Items
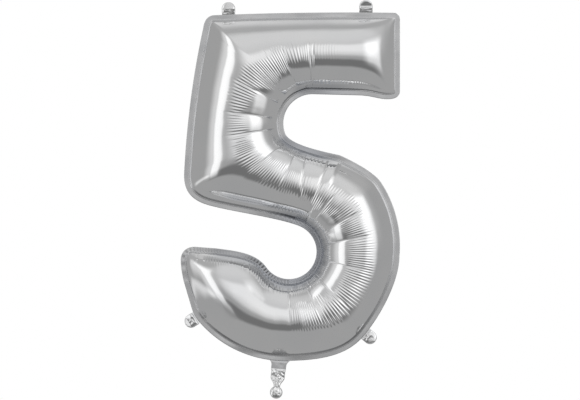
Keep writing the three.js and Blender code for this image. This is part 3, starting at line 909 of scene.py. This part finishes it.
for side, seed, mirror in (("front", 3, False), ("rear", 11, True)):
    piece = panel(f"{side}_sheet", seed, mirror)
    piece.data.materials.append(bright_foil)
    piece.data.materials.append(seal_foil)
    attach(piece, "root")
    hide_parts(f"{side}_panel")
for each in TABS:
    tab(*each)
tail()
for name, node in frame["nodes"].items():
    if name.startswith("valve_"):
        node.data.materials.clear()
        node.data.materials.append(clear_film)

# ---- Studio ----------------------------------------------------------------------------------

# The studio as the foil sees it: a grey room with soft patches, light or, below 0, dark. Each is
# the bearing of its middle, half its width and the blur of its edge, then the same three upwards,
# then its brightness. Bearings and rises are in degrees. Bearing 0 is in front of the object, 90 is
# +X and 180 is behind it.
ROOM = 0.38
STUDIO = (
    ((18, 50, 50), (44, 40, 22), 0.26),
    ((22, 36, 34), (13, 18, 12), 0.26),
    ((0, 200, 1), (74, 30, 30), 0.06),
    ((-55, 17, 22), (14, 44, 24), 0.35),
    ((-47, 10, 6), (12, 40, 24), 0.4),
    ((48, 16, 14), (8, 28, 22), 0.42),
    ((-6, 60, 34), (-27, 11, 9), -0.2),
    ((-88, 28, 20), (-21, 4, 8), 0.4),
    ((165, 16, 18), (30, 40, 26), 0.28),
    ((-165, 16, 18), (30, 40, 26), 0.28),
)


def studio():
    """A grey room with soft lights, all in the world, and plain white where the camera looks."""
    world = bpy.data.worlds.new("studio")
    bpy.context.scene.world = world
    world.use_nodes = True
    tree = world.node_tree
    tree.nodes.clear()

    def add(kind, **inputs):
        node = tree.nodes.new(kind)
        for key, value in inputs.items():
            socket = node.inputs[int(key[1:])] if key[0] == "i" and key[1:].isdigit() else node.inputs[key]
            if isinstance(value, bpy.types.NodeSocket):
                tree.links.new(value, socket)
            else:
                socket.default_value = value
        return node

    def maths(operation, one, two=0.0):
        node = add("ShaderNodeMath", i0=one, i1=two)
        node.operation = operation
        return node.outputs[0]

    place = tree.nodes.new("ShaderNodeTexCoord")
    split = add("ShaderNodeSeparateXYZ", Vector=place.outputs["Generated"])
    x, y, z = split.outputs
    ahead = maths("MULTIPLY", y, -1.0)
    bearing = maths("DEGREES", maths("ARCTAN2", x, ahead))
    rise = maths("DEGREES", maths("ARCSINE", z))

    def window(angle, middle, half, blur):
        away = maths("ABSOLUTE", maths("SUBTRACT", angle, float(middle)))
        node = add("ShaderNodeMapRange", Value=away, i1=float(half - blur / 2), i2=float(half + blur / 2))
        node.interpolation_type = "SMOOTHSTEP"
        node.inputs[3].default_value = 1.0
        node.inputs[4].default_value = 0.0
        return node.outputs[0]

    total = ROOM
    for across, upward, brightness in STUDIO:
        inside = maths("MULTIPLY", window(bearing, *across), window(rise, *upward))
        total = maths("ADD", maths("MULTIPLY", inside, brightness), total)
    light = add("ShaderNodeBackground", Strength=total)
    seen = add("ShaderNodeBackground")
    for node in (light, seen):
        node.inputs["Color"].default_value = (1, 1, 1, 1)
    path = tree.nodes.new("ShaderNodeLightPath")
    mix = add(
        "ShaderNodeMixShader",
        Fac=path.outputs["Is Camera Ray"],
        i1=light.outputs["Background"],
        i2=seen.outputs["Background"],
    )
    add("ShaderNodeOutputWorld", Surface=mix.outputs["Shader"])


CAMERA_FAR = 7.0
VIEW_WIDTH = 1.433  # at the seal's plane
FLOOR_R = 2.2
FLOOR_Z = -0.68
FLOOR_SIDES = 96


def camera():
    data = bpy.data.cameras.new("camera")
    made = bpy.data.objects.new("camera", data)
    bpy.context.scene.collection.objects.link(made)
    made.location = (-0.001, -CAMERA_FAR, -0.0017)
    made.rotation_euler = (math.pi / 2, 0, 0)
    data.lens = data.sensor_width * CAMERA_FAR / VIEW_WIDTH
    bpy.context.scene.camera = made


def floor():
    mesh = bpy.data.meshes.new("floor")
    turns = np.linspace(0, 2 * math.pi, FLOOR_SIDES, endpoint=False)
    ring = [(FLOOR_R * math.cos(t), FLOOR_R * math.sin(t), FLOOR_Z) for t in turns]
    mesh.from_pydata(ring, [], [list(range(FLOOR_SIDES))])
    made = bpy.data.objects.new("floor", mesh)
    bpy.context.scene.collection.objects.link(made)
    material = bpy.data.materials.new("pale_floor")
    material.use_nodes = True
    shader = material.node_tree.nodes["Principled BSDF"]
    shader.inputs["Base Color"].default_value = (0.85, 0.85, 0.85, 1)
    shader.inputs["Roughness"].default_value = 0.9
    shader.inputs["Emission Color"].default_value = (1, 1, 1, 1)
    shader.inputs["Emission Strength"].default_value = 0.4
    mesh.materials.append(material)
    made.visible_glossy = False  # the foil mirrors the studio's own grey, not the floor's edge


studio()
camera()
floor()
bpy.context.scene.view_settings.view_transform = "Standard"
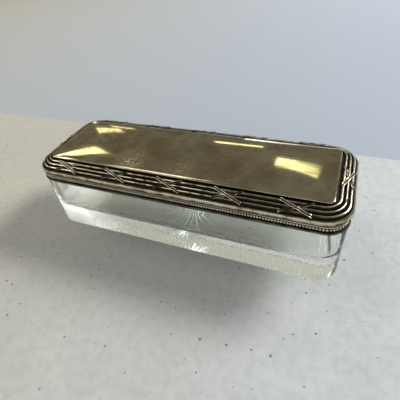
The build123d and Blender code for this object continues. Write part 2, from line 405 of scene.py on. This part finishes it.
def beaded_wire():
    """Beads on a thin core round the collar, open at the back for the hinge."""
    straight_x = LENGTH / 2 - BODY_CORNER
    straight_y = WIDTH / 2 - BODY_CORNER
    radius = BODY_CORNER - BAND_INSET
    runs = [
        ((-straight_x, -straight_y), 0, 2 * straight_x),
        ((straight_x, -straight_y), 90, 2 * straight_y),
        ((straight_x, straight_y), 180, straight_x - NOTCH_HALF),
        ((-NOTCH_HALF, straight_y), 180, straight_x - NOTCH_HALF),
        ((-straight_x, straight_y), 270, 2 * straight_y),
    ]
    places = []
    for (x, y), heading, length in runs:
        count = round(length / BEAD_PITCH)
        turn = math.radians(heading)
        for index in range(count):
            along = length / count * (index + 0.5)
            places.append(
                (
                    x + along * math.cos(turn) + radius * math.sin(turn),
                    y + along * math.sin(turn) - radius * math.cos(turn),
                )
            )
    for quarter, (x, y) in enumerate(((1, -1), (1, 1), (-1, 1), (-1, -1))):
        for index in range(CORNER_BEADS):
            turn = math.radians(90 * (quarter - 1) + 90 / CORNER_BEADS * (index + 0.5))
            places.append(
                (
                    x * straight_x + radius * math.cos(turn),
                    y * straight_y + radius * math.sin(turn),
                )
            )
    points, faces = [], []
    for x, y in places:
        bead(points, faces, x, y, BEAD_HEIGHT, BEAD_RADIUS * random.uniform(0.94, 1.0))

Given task
Give only the count of lines in this material that contain the string "Blender".

Exercise response
2